The regular expression matches all occurrences of one or more word characters (capture group) followed by a space followed by the value of that capture group. Since the global flag is used, this matches "name name" and "is is". "name" is the value of the capture group in the first match and "is" is the value of the capture group in the second match. \1 references the value of the capture group inside the regular expression, while '$1' references the capture group as the second argument to the replace method. Thus, the matched text of "name name" and "is is" are replaced with "name" and "is", respectively.

Similarly, capture groups can be used to rearrange words in a sentence.

'James Bond'.replace(/(\w+)\s(\w+)/, 'My name is $2, $1 $2');
// "My name is Bond, James Bond"

The matched text is "James Bond", where "James" is the value of capture group 1 and "Bond" is the value of capture group 2. We replace that matched text with "My name is" followed by the value of capture group 2, a comma, and then the values of capture groups 1 and 2.

Lookaheads

Lookaheads allow for a match only when one pattern is followed ("positive lookahead") or is not followed ("negative lookahead") by another pattern. Positive lookaheads are created with pattern1(?=pattern2) and negative lookaheads are created with pattern1(?!pattern2).

The following examples also introduce the . wildcard, which enables a match on any character.

/(.)+(?=Berg)/.test('Neil Berg');
// True
// "Berg" follows any one or more characters (Neil )
/(.)+(?!Berg)/.test('Neil Diamond');
// True
// "Berg" does not follow any one or more characters

Example: Password Validation

Suppose we enact the following password rules for a user login:

  • must include at least 1 number
  • must include lower and uppercase letters
  • must inclued at least 1 special character (!@#$%^&)
  • must be at least 8 characters long

These conditions can be represented by the following regular expression:

/(?=.*\d)(?=.*[a-z])(?=.*[A-Z])(?=.*[!@#$%^&*]).{8,}/

Four positive lookaheads are used to check whether the following conditions anywhere in the text are followed by any character zero or more times:

  • a digit: (?=.*\d)
  • a lowercase letter: (?=.*[a-z])
  • an uppercase letter: (?=.*[A-Z])
  • a special character: (?=.*[!@#$%^&*])

Finally, the text must be at least 8 characters long .{8,}

Interestingly, Javascript is not even needed to test regular expressions on text, date, search, url, tel, email, and password inputs in HTML. These inputs can accept a pattern attribute containing a regular expression that is used to checked against form submission.

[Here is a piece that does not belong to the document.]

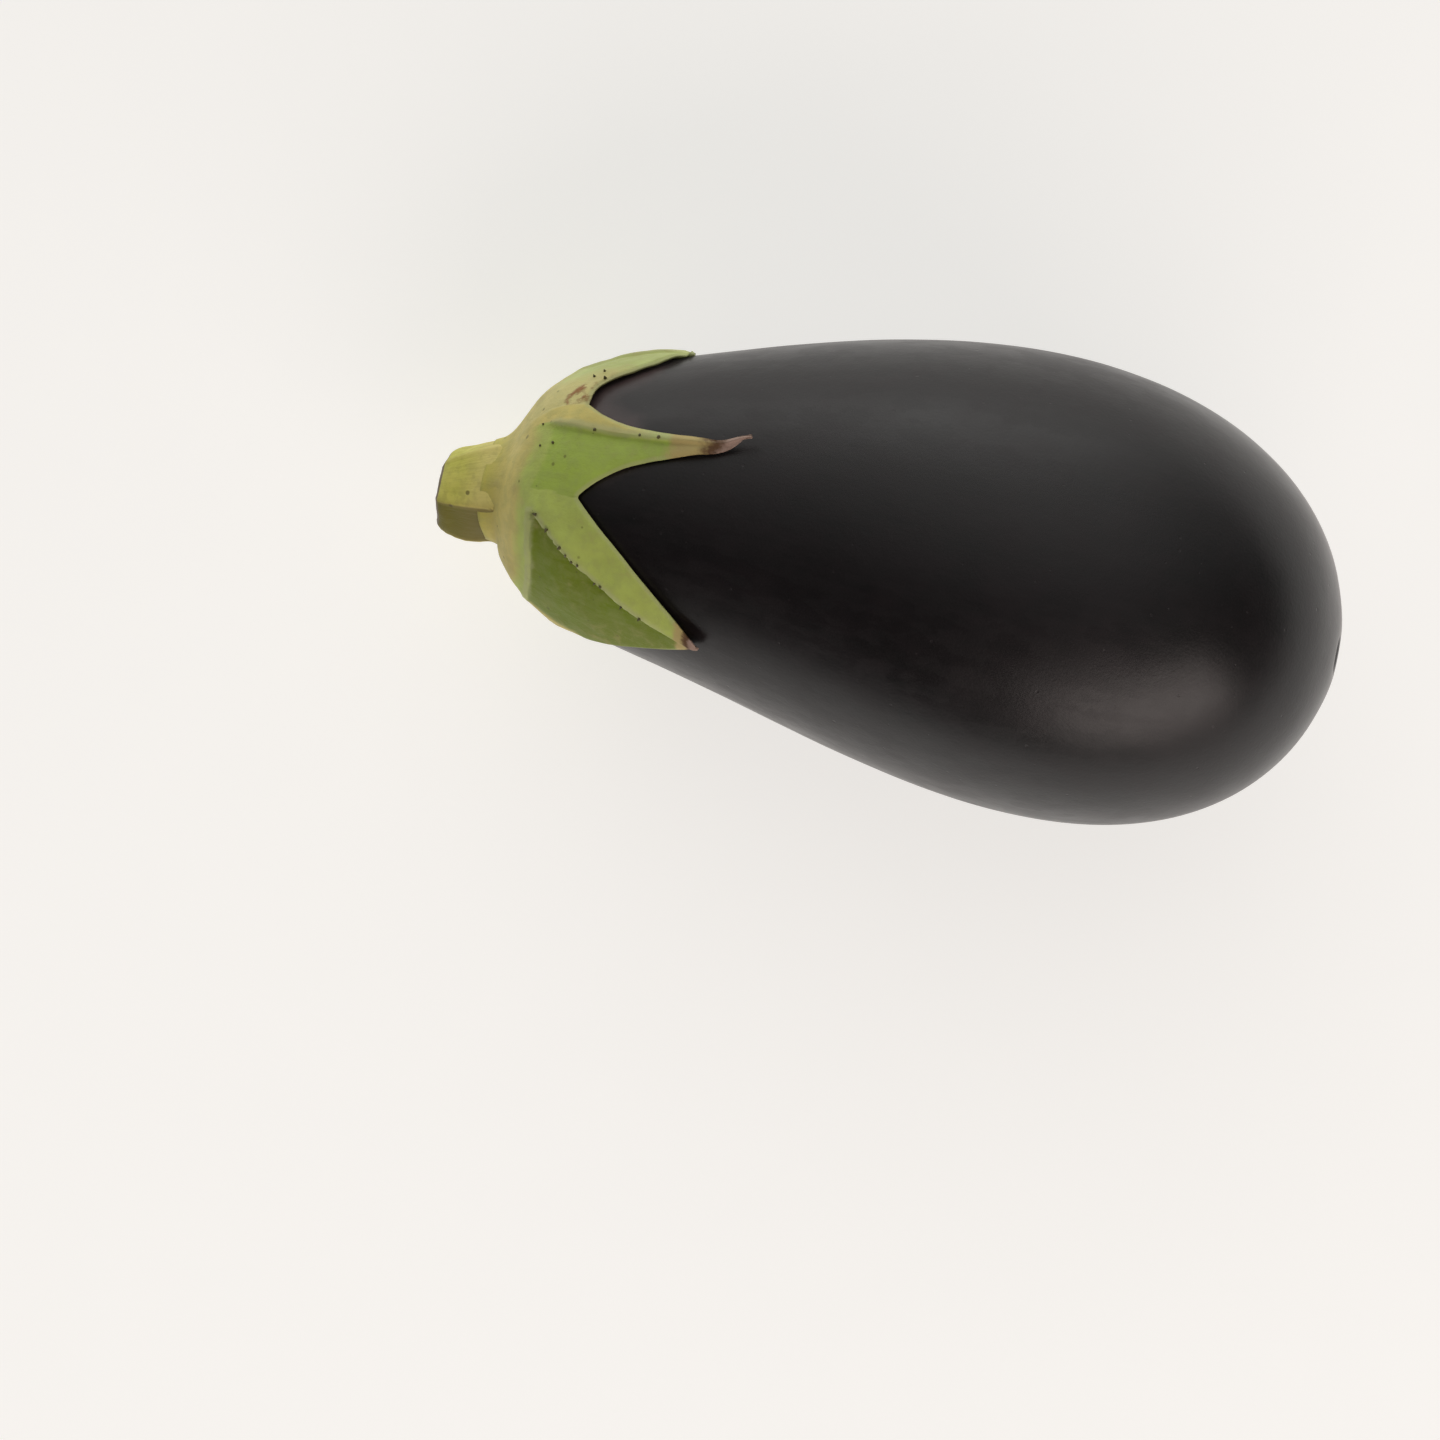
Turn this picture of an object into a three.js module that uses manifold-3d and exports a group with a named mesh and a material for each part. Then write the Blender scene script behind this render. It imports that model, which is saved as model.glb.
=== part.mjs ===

Once the regular expression is matched, the form be submitted.

Let's create a username/password form where the password input has a pattern attribute. A title attribute can also be included that will be shown if a user tries to submit before passing the pattern check.

<div class="form-container">
  <form>
    <label for="username">Username: </label>
    <input type="text" id="username" required>
    <label for="password">Password: </label>
    <input
      type="password"
      id="password"
      pattern="(?=.*\d)(?=.*[a-z])(?=.*[A-Z])(?=.*[!@#$%^&*]).{8,}"
      title="Must contain at least one number, uppercase letter,
      lowercase letter, and special character, and be at least 8
      or more characters long"
      required>
    <input type="submit" id="submit" value="Submit">
  <form>
</div>

Regex password validation

I also added an event listener to the password input that tests the regular expression after each keyup. Once the validation is true, the submit button changes from grey to green:

const submit = document.getElementById('submit');
const password = document.getElementById('password');

function validate() {
  const re = /(?=.*\d)(?=.*[a-z])(?=.*[A-Z])(?=.*[!@#$%^&*]).{8,}/;
  if (re.test(password.value)) {
    submit.style.background = '#039b1c';
    submit.style.color = '#F3F3F3';
  } else {
    submit.style.background = '#ccc';
    submit.style.color = "black";
  }
}

password.addEventListener('keyup', validate);